Extracted records

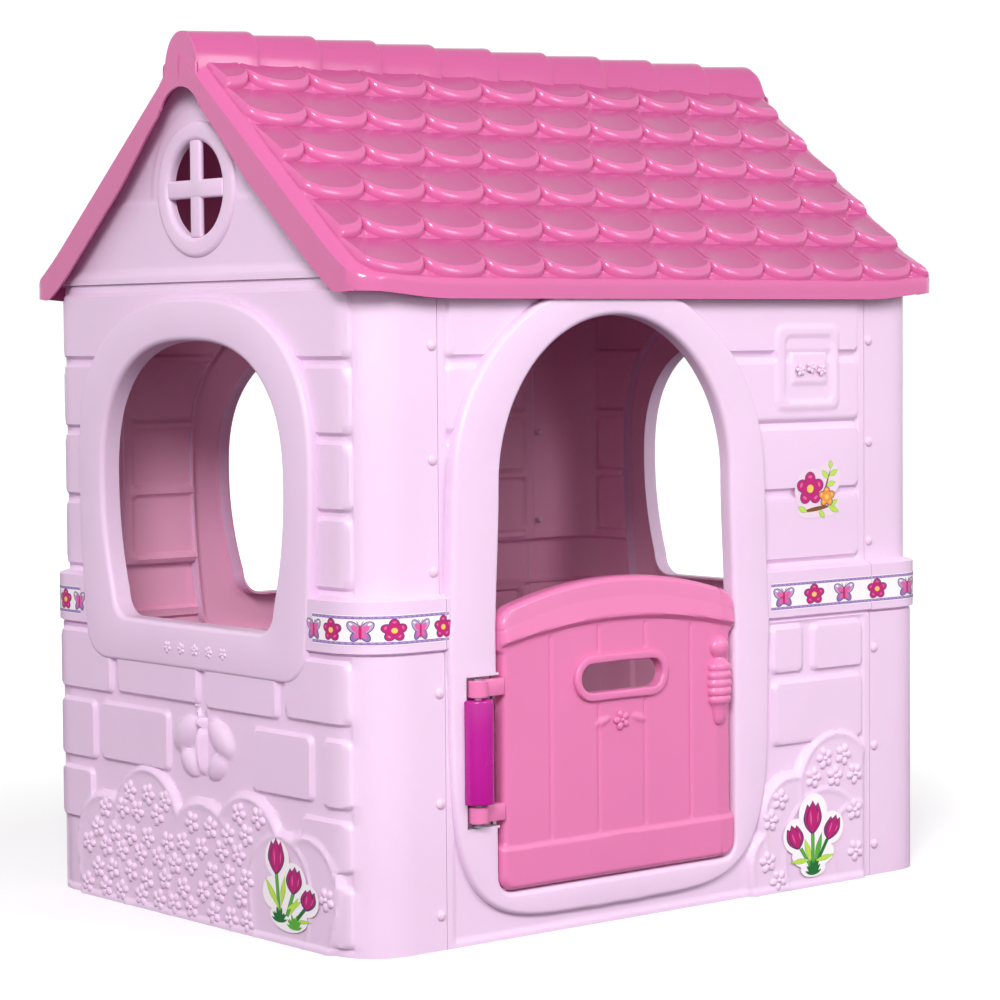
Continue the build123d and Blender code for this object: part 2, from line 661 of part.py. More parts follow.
HANDLE_X = DOOR_X + DOOR_HALF - 33
with BuildPart() as door_panel:
    with BuildSketch(front_plane(face_y)) as door_face:
        panel_sketch()
        low = door_face.vertices().sort_by(Axis.Y)[:2]
        fillet(low, 24)
    extrude(amount=PANEL_DEEP)
    with BuildSketch(front_plane(face_y - SKIN)):
        with BuildSketch(mode=Mode.PRIVATE) as panel_in:
            panel_sketch()
            offset(amount=-SKIN)
        add(panel_in.sketch)
    extrude(amount=PANEL_DEEP, mode=Mode.SUBTRACT)
    # raised cap along the top and raised rail along the bottom
    with BuildSketch(front_plane(face_y + PANEL_RAISE)):
        cap_sketch()
    extrude(amount=PANEL_RAISE + 1)
    keep(panel_left + 24, panel_right - 24, -face_y - PANEL_RAISE, -face_y + 1,
         panel_bottom + 3, RAIL_TOP, Mode.ADD)
    # plank grooves
    for k in range(4):
        x = panel_left + 90 + k * PLANK
        keep(x - 2.5, x + 2.5, -face_y - 1, -face_y + 2, RAIL_TOP, 404, Mode.SUBTRACT)
    # letter slot with a raised rim and a flange behind
    with BuildSketch(front_plane(face_y + 6)):
        with Locations((-DOOR_X, SLOT_Z)):
            SlotOverall(SLOT_LONG + 24, SLOT_HIGH + 24)
    extrude(amount=7)
    with BuildSketch(front_plane(face_y)):
        with Locations((-DOOR_X, SLOT_Z)):
            SlotOverall(SLOT_LONG + 8, SLOT_HIGH + 8)
    extrude(amount=PANEL_DEEP - 2)
    with BuildSketch(front_plane(face_y + 15)):
        with Locations((-DOOR_X, SLOT_Z)):
            SlotOverall(SLOT_LONG, SLOT_HIGH)
    extrude(amount=60, mode=Mode.SUBTRACT)
    # moulded handle: turned grip with a ball above
    with Locations((HANDLE_X, -face_y, 315)):
        Cylinder(14, 84)
    with Locations((HANDLE_X, -face_y, 372)):
        Sphere(16)
    with Locations((HANDLE_X, -face_y, 264)):
        Sphere(13)
    keep(HANDLE_X - 17, HANDLE_X + 17, -face_y + SKIN, -face_y + 17, 250, 389, Mode.SUBTRACT)
    # hinge lugs above and below the barrel
    for z0 in (BARREL_HIGH + SLIDE + 2.5, BARREL_LOW - SLIDE - 2.5 - LUG_HIGH):
        with BuildSketch(Plane.XY.offset(z0)):
            with Locations((HINGE_X, hinge_y)):
                Circle(LUG_R)
            with Locations(((HINGE_X + panel_left + 4) / 2, hinge_y + 5)):
                Rectangle(panel_left + 4 - HINGE_X, 14)
        extrude(amount=LUG_HIGH)
        with Locations((HINGE_X, hinge_y, z0 + LUG_HIGH / 2)):
            Cylinder(PIN_R + RUN, LUG_HIGH + 2, mode=Mode.SUBTRACT)
door_panel.part.label = "door_panel"


# ---- stickers -------------------------------------------------------------------------------------
STRIP_LOW = 412.0
STRIP_HIGH = 452.0
SURROUND_LEFT = DOOR_X - DOOR_HALF - DOOR_SURROUND - 6
SURROUND_RIGHT = DOOR_X + DOOR_HALF + DOOR_SURROUND


def strip(x0, x1, y0, y1):
    out = BAND_OUT + STICKER
    with BuildSketch(Plane.XY.offset(STRIP_LOW)) as ring:
        RectangleRounded(2 * (HALF_X + out), 2 * (HALF_Y + out), CORNER_R + out)
        RectangleRounded(2 * (HALF_X + BAND_OUT), 2 * (HALF_Y + BAND_OUT), CORNER_R + BAND_OUT,
                         mode=Mode.SUBTRACT)
    extrude(ring.sketch, amount=STRIP_HIGH - STRIP_LOW)
    keep(x0, x1, y0, y1, 0, FAR)


with BuildPart() as band_sticker_left:
    strip(-FAR, -SEAM_X - 1, -FAR, FAR)
    keep(-FAR, -SEAM_X - 90, -FRAME_HALF - 1, FRAME_HALF + 1, 0, FAR, Mode.SUBTRACT)
band_sticker_left.part.label = "band_sticker_left"

with BuildPart() as band_sticker_right:
    add(mirror(band_sticker_left.part, about=Plane.YZ))
band_sticker_right.part.label = "band_sticker_right"

with BuildPart() as band_sticker_front:
    strip(-SEAM_X + 1, SEAM_X - 1, -FAR, -HALF_Y / 2)
    keep(SURROUND_LEFT, SURROUND_RIGHT, -FAR, -HALF_Y / 2, 0, FAR, Mode.SUBTRACT)
band_sticker_front.part.label = "band_sticker_front"

with BuildPart() as band_sticker_back:
    strip(-SEAM_X + 1, SEAM_X - 1, HALF_Y / 2, FAR)
    keep(-FRAME_HALF - 1, FRAME_HALF + 1, HALF_Y / 2, FAR, 0, FAR, Mode.SUBTRACT)
band_sticker_back.part.label = "band_sticker_back"

with BuildPart() as tulip_sticker_side:
    keep(-HALF_X - LOW_OUT - STICKER, -HALF_X - LOW_OUT, -300, -164, 10, 144, Mode.ADD)
tulip_sticker_side.part.label = "tulip_sticker_side"

with BuildPart() as tulip_sticker_front:
    keep(212, 348, -HALF_Y - LOW_OUT - STICKER, -HALF_Y - LOW_OUT, 8, 146, Mode.ADD)
tulip_sticker_front.part.label = "tulip_sticker_front"

with BuildPart() as sprig_sticker:
    keep(252, 352, -HALF_Y - STICKER, -HALF_Y, 535, 628, Mode.ADD)
sprig_sticker.part.label = "sprig_sticker"

# ---- export -----------------------------------------------------------------------------------------
export_step(left_wall.part, "parts/left_wall.step")
export_step(right_wall.part, "parts/right_wall.step")
export_step(front_wall.part, "parts/front_wall.step")
export_step(back_wall.part, "parts/back_wall.step")
export_step(pegs_front_left.part, "parts/pegs_front_left.step")
export_step(pegs_front_right.part, "parts/pegs_front_right.step")
export_step(pegs_back_left.part, "parts/pegs_back_left.step")
export_step(pegs_back_right.part, "parts/pegs_back_right.step")
export_step(left_gable.part, "parts/left_gable.step")
export_step(right_gable.part, "parts/right_gable.step")
export_step(gable_pegs_left.part, "parts/gable_pegs_left.step")
export_step(gable_pegs_right.part, "parts/gable_pegs_right.step")
export_step(roof_front.part, "parts/roof_front.step")
export_step(roof_back.part, "parts/roof_back.step")
export_step(roof_pegs_left.part, "parts/roof_pegs_left.step")
export_step(roof_pegs_right.part, "parts/roof_pegs_right.step")
export_step(hinge_barrel.part, "parts/hinge_barrel.step")
export_step(hinge_pin.part, "parts/hinge_pin.step")
export_step(hinge_screws.part, "parts/hinge_screws.step")
export_step(door_panel.part, "parts/door_panel.step")
export_step(band_sticker_left.part, "parts/band_sticker_left.step")
export_step(band_sticker_right.part, "parts/band_sticker_right.step")
export_step(band_sticker_front.part, "parts/band_sticker_front.step")
export_step(band_sticker_back.part, "parts/band_sticker_back.step")
export_step(tulip_sticker_side.part, "parts/tulip_sticker_side.step")
export_step(tulip_sticker_front.part, "parts/tulip_sticker_front.step")
export_step(sprig_sticker.part, "parts/sprig_sticker.step")
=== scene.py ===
import math
import random

import bpy
import numpy as np
from mathutils import Matrix, Vector


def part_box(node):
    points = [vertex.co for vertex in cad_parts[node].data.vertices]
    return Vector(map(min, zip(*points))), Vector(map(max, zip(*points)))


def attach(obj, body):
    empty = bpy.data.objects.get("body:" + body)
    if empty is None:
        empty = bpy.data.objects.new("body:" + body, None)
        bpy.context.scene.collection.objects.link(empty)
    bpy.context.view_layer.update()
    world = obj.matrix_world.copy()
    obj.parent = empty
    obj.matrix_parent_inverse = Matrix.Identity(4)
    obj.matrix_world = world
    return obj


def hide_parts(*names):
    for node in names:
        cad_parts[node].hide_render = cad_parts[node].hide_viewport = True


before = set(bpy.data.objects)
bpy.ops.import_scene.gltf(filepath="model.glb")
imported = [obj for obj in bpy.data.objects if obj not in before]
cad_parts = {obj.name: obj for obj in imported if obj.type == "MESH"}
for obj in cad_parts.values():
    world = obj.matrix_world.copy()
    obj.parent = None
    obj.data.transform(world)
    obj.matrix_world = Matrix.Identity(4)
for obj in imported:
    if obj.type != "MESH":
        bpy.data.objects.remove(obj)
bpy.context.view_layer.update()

# ---------------------------------------------------------------- side walls
# One pink polyethylene moulding that wraps round both upright corners, with
# bricks, a flowering bush and a butterfly pressed into it and a raised hollow
# frame round the window.  Pegs hold it at the seams.
MM = 0.001
left_low, left_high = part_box("left_wall")
SEAM_X = -left_high.x / MM
WALL_TOP = left_high.z / MM
LOW_OUT, BAND_OUT = 10.5, 15.0
FACE_X = -left_low.x / MM
HALF_X = FACE_X - 17.0
HALF_Y = left_high.y / MM - BAND_OUT
CORNER = 60.0
BAND_LOW, BAND_HIGH = 398.0, 472.0
SKIN = 3.4
WALL_PINK = (0.83, 0.60, 0.81)


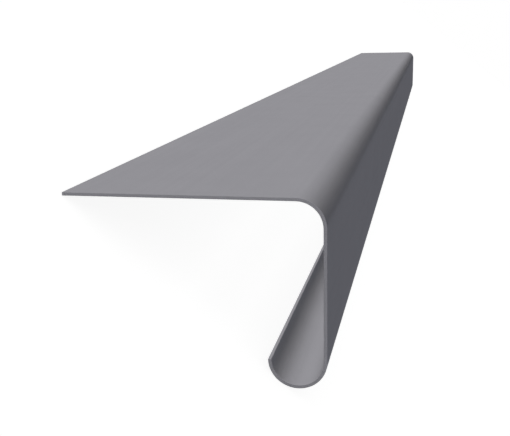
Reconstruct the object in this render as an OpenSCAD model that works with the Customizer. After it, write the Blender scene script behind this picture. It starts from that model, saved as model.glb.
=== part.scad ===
// Fascia drip trim: one strip of coated sheet, bent into a deck flange, a fascia leg
// and an open half-round drip hem. It lies as it comes to rest on a level floor, on the
// flange's free edge and the round of the hem. Sizes are in millimetres, +Z is up, the
// length runs along Y, and the origin is the middle of the footprint.

/* [Sheet] */
// Thickness of the sheet
sheet_t = 1; // [0.5:0.1:2]
// Length of the trim, from cut end to cut end
trim_len = 1000; // [200:50:3000]

/* [Flange] */
// Overall width of the flange, from its free edge to the leg's outer face
flange_w = 75.5; // [40:0.5:150]
// Inside radius of the bend between the flange and the leg
bend_r = 7.5; // [1:0.5:12]

/* [Leg] */
// Overall height of the leg, from the flange's top face to the lowest point of the hem
leg_h = 55; // [35:1:150]

/* [Hem] */
// Inside radius of the drip hem
hem_r = 7.4; // [3:0.1:12]
// Angle that the hem turns through, from the leg to its free lip
hem_sweep = 180; // [90:5:270]

/* [Hidden] */
$fn = 96;

// Outside radii of the two bends
bend_outer_r = bend_r + sheet_t;
hem_outer_r = hem_r + sheet_t;

// The section is drawn as it is fitted, flange level and leg plumb, with the origin where
// the flange's top face and the leg's outer face would meet in a sharp corner
bend_centre = [-bend_outer_r, -bend_outer_r];
hem_centre = [-hem_outer_r, hem_outer_r - leg_h];
flange_foot = [-flange_w, -sheet_t];
hem_lip = hem_centre + hem_outer_r * [cos(hem_sweep), -sin(hem_sweep)];

// Tilt at which it rests: the floor touches the flange's foot and either the round of the
// hem or, where the hem stops short of that point, its lip
hem_reach = hem_centre - flange_foot;
round_tilt = atan2(-hem_reach[1], hem_reach[0]) + asin(hem_outer_r / norm(hem_reach));
lip_reach = hem_lip - flange_foot;
lip_tilt = atan2(-lip_reach[1], lip_reach[0]);
rest_tilt = hem_sweep >= 90 + round_tilt ? round_tilt : lip_tilt;

// Where the tilted section reaches, to set it on the floor and centre it
foot_drop = flange_w * sin(rest_tilt) + sheet_t * cos(rest_tilt);
left_reach = -flange_w * cos(rest_tilt);
right_reach = hem_centre[0] * cos(rest_tilt) - hem_centre[1] * sin(rest_tilt) + hem_outer_r;

// A flat stretch of the sheet, from one corner of its section to the opposite one
module flat_run(from, to) {
    translate([from[0], from[1], 0])
        cube([to[0] - from[0], to[1] - from[1], trim_len]);
}

// A stretch of the sheet rolled about a centre, over an arc that starts at a given angle
module rolled_run(centre, inner_r, start, sweep) {
    translate([centre[0], centre[1], 0])
        rotate([0, 0, start])
            rotate_extrude(angle = sweep)
                translate([inner_r, 0])
                    square([sheet_t, trim_len]);
}

// The bent sheet, standing on its cut end with the section in the XY plane
module bent_sheet() {
    union() {
        flat_run([-flange_w, -sheet_t], [bend_centre[0], 0]);
        rolled_run(bend_centre, bend_r, 0, 90);
        flat_run([-sheet_t, hem_centre[1]], [0, bend_centre[1]]);
        rolled_run(hem_centre, hem_r, -hem_sweep, hem_sweep);
    }
}

module drip_trim() {
    color([0.576, 0.573, 0.592])
        translate([-(left_reach + right_reach) / 2, trim_len / 2, foot_drop])
            rotate([90, 0, 0])
                rotate([0, 0, rest_tilt])
                    bent_sheet();
}

drip_trim();
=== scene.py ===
from collections import namedtuple
from math import asin, atan2, cos, pi, radians, sin

import bmesh
import bpy
from mathutils import Matrix, Vector


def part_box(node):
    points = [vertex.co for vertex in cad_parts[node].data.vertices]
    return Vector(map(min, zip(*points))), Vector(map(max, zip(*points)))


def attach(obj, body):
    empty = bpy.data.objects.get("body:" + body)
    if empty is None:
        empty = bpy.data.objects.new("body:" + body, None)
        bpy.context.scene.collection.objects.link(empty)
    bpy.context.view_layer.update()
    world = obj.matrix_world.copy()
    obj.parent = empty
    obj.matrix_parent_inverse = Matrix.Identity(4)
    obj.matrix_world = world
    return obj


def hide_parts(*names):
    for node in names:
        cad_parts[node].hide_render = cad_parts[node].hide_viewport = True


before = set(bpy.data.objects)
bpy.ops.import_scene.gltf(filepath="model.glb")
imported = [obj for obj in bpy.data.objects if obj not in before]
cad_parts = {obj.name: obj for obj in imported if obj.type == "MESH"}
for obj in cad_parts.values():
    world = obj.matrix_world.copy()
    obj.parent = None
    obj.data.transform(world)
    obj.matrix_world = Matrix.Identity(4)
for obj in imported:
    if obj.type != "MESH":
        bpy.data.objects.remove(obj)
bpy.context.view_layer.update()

# Sizes of the trim's section as it is fitted, flange level and leg plumb: metres and radians
SHEET_T = 0.001
FLANGE_W = 0.0755
LEG_H = 0.055
BEND_R = 0.0075
HEM_R = 0.0074
HEM_SWEEP = pi

# The section's origin is where the flange's top and the leg's outer face would meet
BEND_OUTER_R = BEND_R + SHEET_T
HEM_OUTER_R = HEM_R + SHEET_T
BEND_CENTRE = Vector((-BEND_OUTER_R, -BEND_OUTER_R))
HEM_CENTRE = Vector((-HEM_OUTER_R, HEM_OUTER_R - LEG_H))

# The CAD node that the fine mesh stands for, and the places of its two cut ends
NODE = "drip_trim"
NEAR_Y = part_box(NODE)[0].y
FAR_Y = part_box(NODE)[1].y

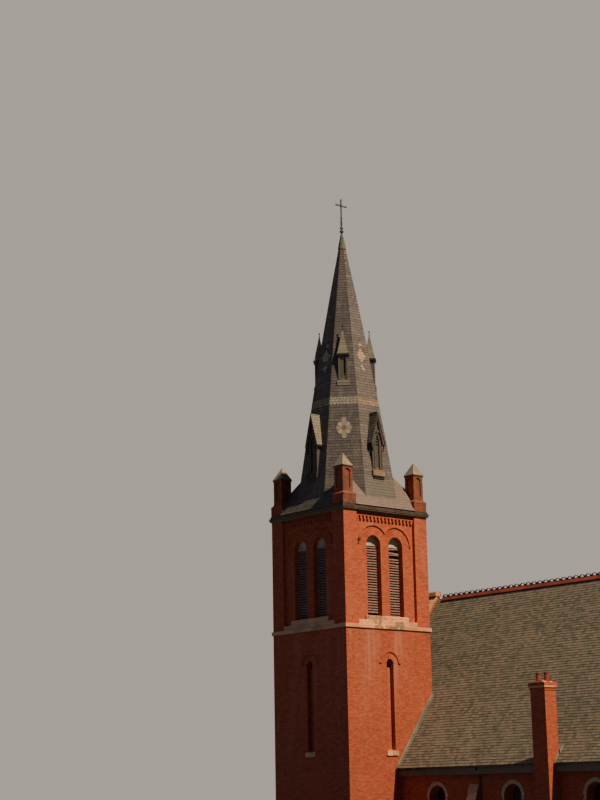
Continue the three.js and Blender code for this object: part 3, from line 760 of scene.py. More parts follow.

▸ **Your objective**
From the data above, copy each line that holds "starts".

▸ **Full answer**
Reconstruct the object in this render as an OpenSCAD model that works with the Customizer. After it, write the Blender scene script behind this picture. It starts from that model, saved as model.glb.
// A stretch of the sheet rolled about a centre, over an arc that starts at a given angle